We are a university with people who have interacted with each other over centuries to form a culture. Over time, this culture led to the development of memories, traditions and symbols. The M bar was never one of those symbols, but Testudo was.

For most of the time between 1967 and 2012, the university’s athletic logo featured its mascot—Testudo, the diamondback terrapin. It made sense for the Terps to have a terp logo, and it looked good too. “Muscle Testudo,” specifically, is a highly detailed rendition that strikes a delicate balance between aggressive and friendly. It’s a dichotomy fans know well.

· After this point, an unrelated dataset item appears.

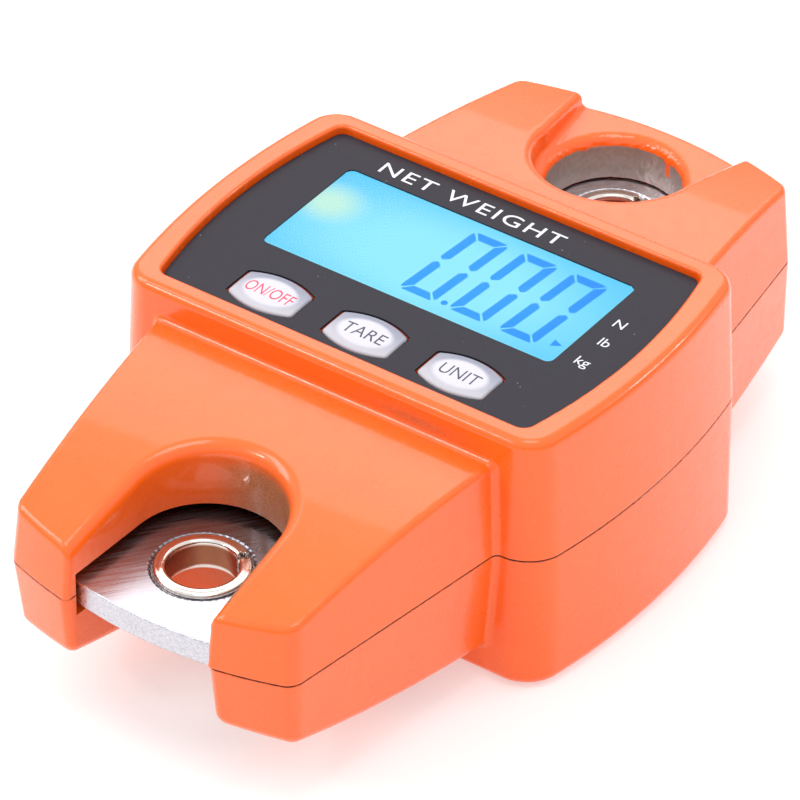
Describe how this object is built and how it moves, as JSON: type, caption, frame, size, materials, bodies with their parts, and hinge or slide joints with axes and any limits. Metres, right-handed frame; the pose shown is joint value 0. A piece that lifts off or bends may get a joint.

“Muscle Testudo” is not the sleekest or cleanest logo in the conference by any means. After all, he’s “an Arnold Schwarzenegger among reptiles,” according to former Diamondback reporter Kevin Rector.

What he does have, however, is personality. Look in his eye. There’s a soul in there somewhere. Now look at the M bar and tell me how it represents us. If the university wants to reclaim its own personality, it needs to scrap the brand-friendly minimalism and return to the turtle.

This turtle has become a unifying symbol through national championships in football and basketball over the past half century. To this day, it remains ingrained in the minds of alumni as a staple of their formative years, and is more than a logo to us.

Bringing back this symbol would remind the community that the university cares about the history they’ve created. It would tie the modern era of Maryland athletics back to its legacy, giving athletes and fans a renewed sense of pride in their teams.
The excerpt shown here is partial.